The fact that women have to put up with a lot of criticism really shouldn’t come as a surprise to anyone. Each day, we’re faced with an endless spectrum of double standards and unrealistic expectations when it comes to how we look, speak and act. We’re constantly being evaluated, and therefore must constantly be on our toes for fear of being judged or looked down upon.

Most of us know this is a problem, so why do we contribute to it?

Put simply, it’s a product of the way we’ve been raised, the images we see and the way others treat us. We’ve become inclined to judge girls harshly as a result of the beauty-obsessed and misogynistic society that grooms us to be both critical and insecure. The resulting hypercriticism, or “girl hate,” is a tendency deeply ingrained in many of us — but, without a doubt, that behavior can be changed.

As with most bad habits, the first step to stopping harmful behavior is realizing you’re doing it in the first place. 

1. Take note of when you call someone a “bitch” or “slut”

As Tina Fey exasperatedly explained at the end of “Mean Girls,” when women call other girls “sluts”, it makes it okay for guys to call women “sluts.” At their core, these words are used to shame women for being sexually active or aggressive, which are traits that happen to be celebrated in those with XY chromosomes.
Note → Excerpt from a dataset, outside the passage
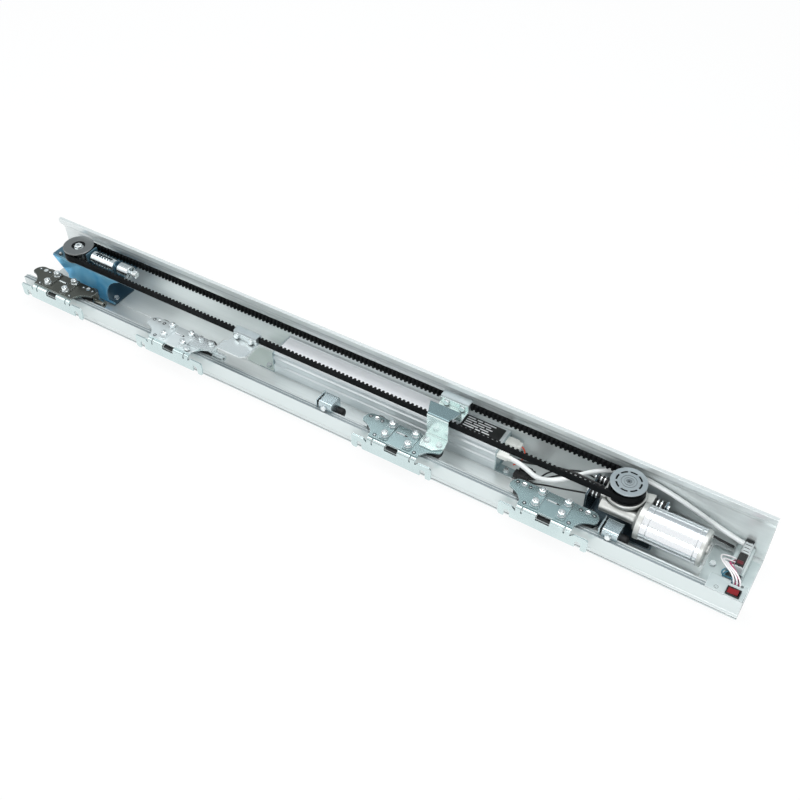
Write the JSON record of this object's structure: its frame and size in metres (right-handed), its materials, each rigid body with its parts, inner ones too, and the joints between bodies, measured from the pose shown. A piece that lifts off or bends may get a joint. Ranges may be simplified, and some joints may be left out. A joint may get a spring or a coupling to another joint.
{
  "type": "sliding door operator",
  "caption": "Belt driven sliding door operator in an aluminium header, with carriages on a rail, gearmotor, control unit, idler with tensioner and mains switch.",
  "frame": {"origin": "centre of the header's back face, the face against the wall", "axes": "+X along the track to the motor and mains end, +Y from the rail to the top flange (up once mounted), +Z away from the wall"},
  "size_m": [1.42, 0.143, 0.11],
  "materials": {
    "anodised_aluminium": "satin anodised extrusion",
    "zinc_plated_steel": "zinc plated sheet and turned parts",
    "blue_zinc_plated_steel": "blue passivated zinc plate",
    "cast_aluminium": "die cast, tumbled",
    "bearing_steel": "ground rings with dark seals",
    "dark_machined_aluminium": "turned, dark anodised",
    "machined_aluminium": "turned",
    "spring_steel": "drawn wire",
    "black_belt_rubber": "moulded toothed belt",
    "black_rubber": "moulded",
    "turned_steel": "turned",
    "brushed_motor_steel": "brushed and lacquered",
    "green_laminate": "solder mask",
    "white_nylon": "moulded",
    "white_cable_sheath": "extruded sheath",
    "black_cable_sheath": "extruded sheath",
    "pale_galvanised_steel": "pale coated sheet",
    "grey_polyamide": "moulded",
    "black_abs": "moulded",
    "red_polycarbonate": "moulded",
    "white_wire_insulation": "extruded",
    "white_acetal": "turned"
  },
  "bodies": {
    "header": {"header_track": "anodised_aluminium", "idler_bracket": "blue_zinc_plated_steel", "idler_slider": "blue_zinc_plated_steel", "idler_axle": "zinc_plated_steel", "tension_barrel": "zinc_plated_steel", "tension_spring": "spring_steel", "tension_screw": "zinc_plated_steel", "toothed_belt": "black_belt_rubber", "gearbox_housing": "cast_aluminium", "motor_can": "brushed_motor_steel", "motor_end_cap": "cast_aluminium", "motor_bracket": "blue_zinc_plated_steel", "rubber_dampers": "black_rubber", "damper_bolts": "zinc_plated_steel", "control_housing": "anodised_aluminium", "control_end_caps": "zinc_plated_steel", "circuit_board": "green_laminate", "control_plugs": "white_nylon", "power_cable": "white_cable_sheath", "motor_lead": "black_cable_sheath", "mains_bracket": "pale_galvanised_steel", "terminal_block": "grey_polyamide", "switch_bezel": "black_abs", "mains_wires": "white_wire_insulation", "stopper_clamps": "zinc_plated_steel", "stopper_buffers": "black_rubber", "track_screws": "zinc_plated_steel"},
    "idler": {"idler_pulley": "dark_machined_aluminium", "idler_bearing": "bearing_steel"},
    "drive": {"drive_pulley": "machined_aluminium", "drive_shaft": "turned_steel"},
    "tension_knob": {"tension_knob": "machined_aluminium"},
    "switch_rocker": {"switch_rocker": "red_polycarbonate"},
    "carriage_1": {"carriage_1_plate": "zinc_plated_steel", "carriage_1_hanger": "zinc_plated_steel", "carriage_1_fasteners": "zinc_plated_steel"},
    "wheel_1_left": {"carriage_1_wheel_left": "white_acetal"},
    "wheel_1_right": {"carriage_1_wheel_right": "white_acetal"},
    "carriage_2": {"carriage_2_plate": "zinc_plated_steel", "carriage_2_hanger": "zinc_plated_steel", "carriage_2_fasteners": "zinc_plated_steel", "clamp_a_bracket": "zinc_plated_steel", "clamp_a_jaw": "cast_aluminium", "clamp_a_bolts": "zinc_plated_steel"},
    "wheel_2_left": {"carriage_2_wheel_left": "white_acetal"},
    "wheel_2_right": {"carriage_2_wheel_right": "white_acetal"},
    "carriage_3": {"carriage_3_plate": "zinc_plated_steel", "carriage_3_hanger": "zinc_plated_steel", "carriage_3_fasteners": "zinc_plated_steel", "clamp_b_bracket": "zinc_plated_steel", "clamp_b_jaw": "cast_aluminium", "clamp_b_bolts": "zinc_plated_steel"},
    "wheel_3_left": {"carriage_3_wheel_left": "white_acetal"},
    "wheel_3_right": {"carriage_3_wheel_right": "white_acetal"},
    "carriage_4": {"carriage_4_plate": "zinc_plated_steel", "carriage_4_hanger": "zinc_plated_steel", "carriage_4_fasteners": "zinc_plated_steel"},
    "wheel_4_left": {"carriage_4_wheel_left": "white_acetal"},
    "wheel_4_right": {"carriage_4_wheel_right": "white_acetal"}
  },
  "joints": [
    {"name": "carriage_1_slide", "type": "slide", "parent": "header", "child": "carriage_1", "axis": [1, 0, 0], "range_m": [-0.008, 0.05]},
    {"name": "carriage_2_slide", "type": "slide", "parent": "header", "child": "carriage_2", "axis": [1, 0, 0], "range_m": [-0.06, 0.033], "deforming": ["toothed_belt"]},
    {"name": "carriage_3_slide", "type": "slide", "parent": "header", "child": "carriage_3", "axis": [1, 0, 0], "range_m": [-0.033, 0.06], "deforming": ["toothed_belt"]},
    {"name": "carriage_4_slide", "type": "slide", "parent": "header", "child": "carriage_4", "axis": [1, 0, 0], "range_m": [-0.05, 0.003]},
    {"name": "wheel_1_left_spin", "type": "hinge", "parent": "carriage_1", "child": "wheel_1_left", "pos_m": [-0.678, -0.034, 0.038], "axis": [0, 0, 1], "range_deg": [-206, 34]},
    {"name": "wheel_1_right_spin", "type": "hinge", "parent": "carriage_1", "child": "wheel_1_right", "pos_m": [-0.57, -0.034, 0.038], "axis": [0, 0, 1], "range_deg": [-206, 34]},
    {"name": "wheel_2_left_spin", "type": "hinge", "parent": "carriage_2", "child": "wheel_2_left", "pos_m": [-0.3945, -0.034, 0.038], "axis": [0, 0, 1], "range_deg": [-137, 247]},
    {"name": "wheel_2_right_spin", "type": "hinge", "parent": "carriage_2", "child": "wheel_2_right", "pos_m": [-0.2865, -0.034, 0.038], "axis": [0, 0, 1], "range_deg": [-137, 247]},
    {"name": "wheel_3_left_spin", "type": "hinge", "parent": "carriage_3", "child": "wheel_3_left", "pos_m": [0.073, -0.034, 0.038], "axis": [0, 0, 1], "range_deg": [-247, 137]},
    {"name": "wheel_3_right_spin", "type": "hinge", "parent": "carriage_3", "child": "wheel_3_right", "pos_m": [0.181, -0.034, 0.038], "axis": [0, 0, 1], "range_deg": [-247, 137]},
    {"name": "wheel_4_left_spin", "type": "hinge", "parent": "carriage_4", "child": "wheel_4_left", "pos_m": [0.3465, -0.034, 0.038], "axis": [0, 0, 1], "range_deg": [-14, 206]},
    {"name": "wheel_4_right_spin", "type": "hinge", "parent": "carriage_4", "child": "wheel_4_right", "pos_m": [0.4545, -0.034, 0.038], "axis": [0, 0, 1], "range_deg": [-14, 206]},
    {"name": "idler_spin", "type": "hinge", "parent": "header", "child": "idler", "pos_m": [-0.631, 0.0175, 0.085], "axis": [0, 0, 1], "range_deg": [-130, 72], "deforming": ["toothed_belt"]},
    {"name": "drive_spin", "type": "hinge", "parent": "header", "child": "drive", "pos_m": [0.493, 0.0175, 0.085], "axis": [0, 0, 1], "range_deg": [-130, 72], "deforming": ["toothed_belt"]},
    {"name": "tension_knob_turn", "type": "hinge", "parent": "header", "child": "tension_knob", "pos_m": [-0.515, 0.0175, 0.085], "axis": [1, 0, 0], "range_deg": [-180, 180]},
    {"name": "switch_rocker_tilt", "type": "hinge", "parent": "header", "child": "switch_rocker", "pos_m": [0.6925, -0.0535, 0.0455], "axis": [0, 1, 0], "range_deg": [0, 18]}
  ],
  "couplings": [
    {"joint": "carriage_3_slide", "follows": "carriage_2_slide", "ratio": -1},
    {"joint": "wheel_1_left_spin", "follows": "carriage_1_slide", "rad_per_m": -71.429},
    {"joint": "wheel_1_right_spin", "follows": "carriage_1_slide", "rad_per_m": -71.429},
    {"joint": "wheel_2_left_spin", "follows": "carriage_2_slide", "rad_per_m": -71.429},
    {"joint": "wheel_2_right_spin", "follows": "carriage_2_slide", "rad_per_m": -71.429},
    {"joint": "wheel_3_left_spin", "follows": "carriage_2_slide", "rad_per_m": 71.429},
    {"joint": "wheel_3_right_spin", "follows": "carriage_2_slide", "rad_per_m": 71.429},
    {"joint": "wheel_4_left_spin", "follows": "carriage_4_slide", "rad_per_m": -71.429},
    {"joint": "wheel_4_right_spin", "follows": "carriage_4_slide", "rad_per_m": -71.429},
    {"joint": "idler_spin", "follows": "carriage_2_slide", "rad_per_m": 37.4},
    {"joint": "drive_spin", "follows": "carriage_2_slide", "rad_per_m": 37.4}
  ]
}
Also realize when you use “bitch” or “little girl” as an insult towards a guy. Is a little girl really the worst thing a man can be? Realize that these types of gendered insults perpetuate harmful double standards when used derogatively towards both men and women.

2. Pay close attention to the negative stereotypes used to portray women in the media

Many negative connotations of women stem from the images we see every day. The one-dimensional stereotypes we see in all forms of media make it appear that women are vapid, shallow, and can’t get along with each other. Don’t buy into it! Female friendships are extremely powerful bonds that are rarely depicted in popular movies and television shows. Conversely, women who don’t get along aren’t necessarily catty. Women are people, and sometimes people just don’t get along! Choose not to support TV shows, movies, companies or publications that contribute to these stereotypes.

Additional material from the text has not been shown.